Political Ideology (Unit 4)
An ideology is a bundle of political attitudes organized into a consistent worldview, like liberalism or conservatism. One attitude is a single opinion; an ideology is the whole package tied together.
Generational Effect (Unit 4)
Major events shape the attitudes of everyone who comes of age during them, which is why Gen Z and Baby Boomers hold measurably different political attitudes. Generation is one of the socialization factors the exam loves to test.
Public Opinion (Unit 4)
Add up millions of individual political attitudes and you get public opinion, which pollsters then try to measure. Attitudes are the individual-level building blocks; public opinion is the aggregate.
Political attitudes show up almost entirely in multiple-choice questions tied to Topic 4.2, usually as a scenario you have to match to the right socialization factor. Typical stems: rural vs. urban voters holding persistently different views (geography/community), first-generation immigrants developing different attitudes than their U.S.-raised children (family vs. broader cultural environment), polarized media diets reinforcing different attitudes (media as a socialization agent), and Gen Z vs. Baby Boomer differences (generational effects). Your job is always the same. Read the scenario, identify which agent of socialization is shaping the attitude, and pick it. No released FRQ has used 'political attitudes' verbatim, but the concept underpins Unit 4 Concept Application questions about why groups hold the political beliefs they do.
A political attitude is a single opinion or feeling about one issue, person, or institution, like supporting a higher minimum wage. A political ideology is a coherent, organized set of attitudes that hang together, like liberalism or libertarianism. You can hold attitudes that don't fit neatly into any ideology. On the exam, if the question is about one specific view, it's an attitude; if it's about a consistent pattern of views, it's an ideology.
Political attitudes are an individual's beliefs, opinions, and predispositions about political issues, events, and institutions.
They form through political socialization, with family, schools, peers, media, and civic and religious organizations acting as the main agents (LO 4.2.A).
An attitude is a single opinion, while an ideology is an organized bundle of attitudes, and aggregated attitudes across society become public opinion.
Generational effects matter, so people who came of age during different eras (Gen Z vs.
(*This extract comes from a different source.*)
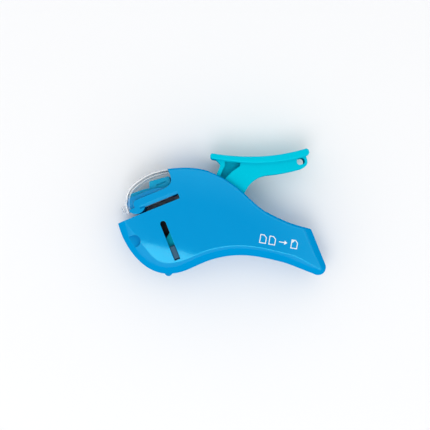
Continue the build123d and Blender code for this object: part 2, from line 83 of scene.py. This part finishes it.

Baby Boomers) often hold systematically different attitudes.
U.S. political culture, rooted in democratic ideals and core values, shapes American political attitudes, and globalization makes that influence flow both ways.
On multiple-choice questions, your job is usually to read a scenario about someone's attitudes and identify which socialization factor produced them.
Political attitudes are an individual's beliefs, opinions, and feelings about political issues, leaders, and institutions. In AP Gov they're tested in Topic 4.2 as the product of political socialization by family, schools, peers, media, and social environments.
An attitude is one opinion (like favoring stricter gun laws), while an ideology is a consistent set of attitudes organized into a worldview (like conservatism). Attitudes are the pieces; ideology is the assembled puzzle.
No. While family socialization in childhood is the strongest early influence, attitudes keep evolving through lifecycle effects, major events, media, and changing social environments. The first-generation immigrant example is classic: parents and U.S.-raised children often develop different political attitudes.
The CED names family, schools, peers, media, and social environments including civic and religious organizations. Family is generally the strongest predictor of early attitudes like party identification, while media and generational events shape attitudes over a lifetime.
Mostly through multiple-choice scenarios where you identify which socialization factor explains a group's attitudes, such as rural vs. urban voters (geography), Gen Z vs. Boomers (generational effects), or polarized news diets (media). The skill is linking the attitude back to its source.